Monday, August 26, 2013

m20 Dark•Heritage

After spending a fair bit of time on it, I've taken my posts on m20 and created an entirely complete, fully ready to play game from them using the m20 chassis.

Many of the actual m20 documents are not really written in such a way that they're "complete"--rather, they're complete if you can fill in the gaps on what this means because you have prior experience with playing d20, the more complex parent of m20.

Although I don't anticipate that I'll actually have any non-d20 veterans that will play my DH m20, I've still written it in such a way that it's a "complete" game by my reckoning--including, having a decent list of spells and monsters, and my own custom character sheet (don't get excited; it's not that big a deal.)  Those items take up about a third of the document.  With a page dedicated to a cover sheet, one for an "Author's Note", one for the OGL (in fairly small font) and one for the character sheet, this is really quite a compact game.  Keep in mind that the original D&D Basic set was 48 pages, and the Moldvay set (where I came on the scene, and widely regarded as one of the best-written of the first generation of D&D games) was 64.

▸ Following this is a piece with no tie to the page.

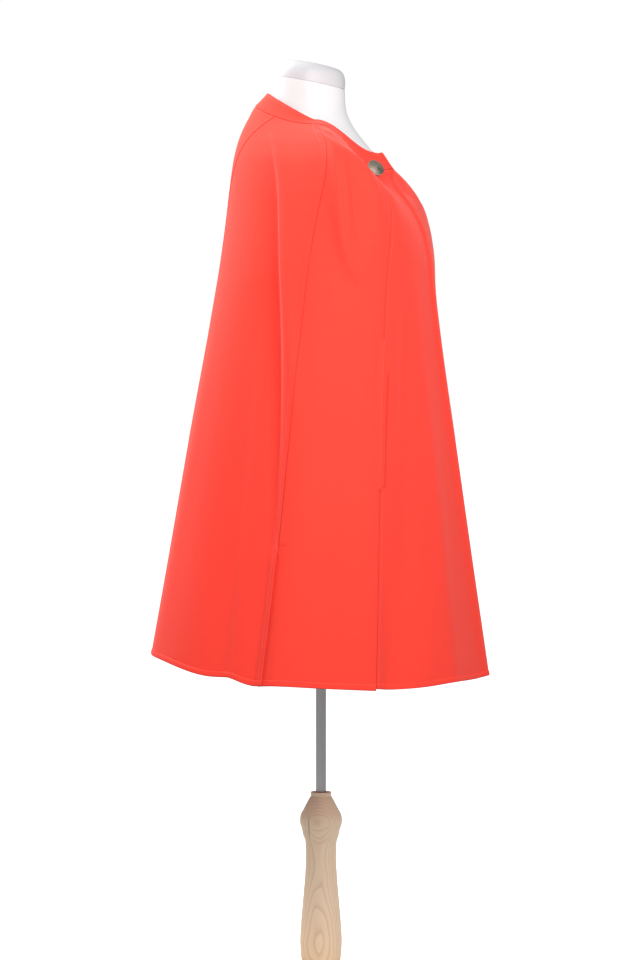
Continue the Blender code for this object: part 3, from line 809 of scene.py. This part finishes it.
def bronze_finish(name, look):
    """Grey bronze, brushed from the middle outwards, with a painted reflection of the room as a dark wedge
    in its colour.
    """
    bronze = Finish(name)
    around = bronze.node("VectorMath", {"operation": "NORMALIZE"}, {0: bronze.place("UV")})
    rays = bronze.noise(around, 5.0, 3.0, 0.6)
    cloud = bronze.noise(bronze.place("OBJECT"), 240.0, 2.0, 0.5)
    metal = bronze.mixed(rays * 0.7 + cloud * 0.3, [c * 0.55 for c in look.bronze], look.bronze)
    towards = bronze.node("VectorMath", {"operation": "DOT_PRODUCT"}, {0: around, 1: PAINTED_BRIGHT_SIDE}, output=1)
    # Painted reflection: a dark wedge of colour on the side away from the painted bright side
    wedge = (0.5 - towards * 0.5) ** PAINTED_WEDGE_SHARPNESS
    return bronze.surface({
        "Base Color": bronze.mixed(wedge * 0.8, metal, [c * 0.25 for c in look.bronze]),
        "Metallic": 0.9,
        "Roughness": rays * 0.25 + 0.25,
        "Normal": bronze.bump(rays, 0.0002),
    })


def steel_finish(name, look):
    """Drawn steel tube with fine lines along it."""
    steel = Finish(name)
    lines = steel.noise(steel.place("OBJECT", scale=(1.0, 1.0, 0.02)), 1600.0, 2.0, 0.6)
    cloud = steel.noise(steel.place("OBJECT"), 30.0, 3.0, 0.5)
    return steel.surface({
        "Base Color": steel.mixed(lines * 0.6 + cloud * 0.4, [c * 0.75 for c in look.steel], look.steel),
        "Metallic": 0.85,
        "Roughness": cloud * 0.15 + 0.28,
        "Normal": steel.bump(lines, 0.00008),
    })


def pine_finish(name, look):
    """Turned pine: growth rings round a pith beside the piece, cut into arches and ovals by the turning."""
    pine = Finish(name)
    warp = pine.noise(pine.place("OBJECT", scale=(1.0, 1.0, 0.3)), 24.0, 2.0, 0.5)
    spot = pine.place("OBJECT", location=(look.pith[0], look.pith[1], 0.0), scale=(1.0, 1.0, 0.0))
    radius = pine.node("VectorMath", {"operation": "LENGTH"}, {0: spot}, output=1)
    rings = (radius + (warp - 0.5) * look.grain_wander) / look.ring_width
    wave = pine.node("Math", {"operation": "FRACT"}, {0: rings})
    late = pine.ramp(wave, LATE_WOOD)
    fibres = pine.noise(pine.place("OBJECT", scale=(1.0, 1.0, 0.03)), 1300.0, 2.0, 0.6)
    share = pine.node("Math", {"operation": "MULTIPLY"}, {0: late, 1: 0.75})
    colour = pine.mixed(share, look.pine_light, look.pine_dark)
    colour = pine.mixed(fibres * 0.22, colour, [c * 0.7 for c in look.pine_dark])
    spot = pine.place("OBJECT")
    aside = abs(pine.part(spot, 1) + (warp - 0.5) * CRACK["wander"] - CRACK["aside"])
    along = abs(pine.part(spot, 2) - CRACK["height"])
    inside = aside / CRACK["width"] + along / CRACK["half_length"] < 1.0
    shade = inside * (pine.part(spot, 0) < 0.0) * CRACK["shade"]
    colour = pine.mixed(shade, colour, CRACK["colour"])
    return pine.surface({
        "Base Color": colour,
        "Roughness": fibres * 0.15 + 0.45,
        "Normal": pine.bump(fibres * 0.6 + share * 0.4, 0.0002),
    })


# Properties


def colour_property(name, description, default):
    return FloatVectorProperty(
        name=name, description=description, default=default, subtype="COLOR", min=0.0, max=1.0, size=3
    )


def length_property(name, description, default, low, high):
    return FloatProperty(
        name=name, description=description, default=default, min=low, max=high, unit="LENGTH"
    )


def strength_property(name, description, default):
    return FloatProperty(name=name, description=description, default=default, min=0.0)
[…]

Now, I'm not really an OSR type of guy, and it's not my intention to create a game that feels "Old School".  There's some discussion from out there on the internet that says "Old School" is light rules and fast and loose style, while "Modern Games" are heavily loaded up with tons of rules and detail.  This is frankly preposterous, and only holds true if you assume that gaming is D&D (and games that spun off of the OGL) and ignore everything else going on in the entire RPG industry.  AD&D is demonstrably "Old School" and demonstrably complex and complicated.  Other game systems, such as FATE are demonstrably modern and demonstrably rules light and fast and loose in structure.  To give just a few examples.

Rather, this is an attempt, made by me (and by my predecessors who have worked on the m20 systems already extant) to take a d20 game, and make it easier, less complex, and less complicated.  It's not really meant to feel too much like D&D, although for simplicity's sake, I've used D&D spells, more or less.  This will make it feel more like D&D (at least in some ways), but the other changes to the system will hopefully make it feel significantly less so.  

Because the state of the Microlite74 was more conducive to being modified than "basic" m20, I've used a lot of text (particularly spells and monsters) from that game rather than from "basic" m20.  This will also drive some very superficial resemblances to OSR type games, since Microlite74 was specifically meant to be a way of using m20 to mimic OD&D (or perhaps OD&D's retro-clone Swords & Wizardry.)  Despite this, I believe these similarities to be more superficial rather than meaningful and significant.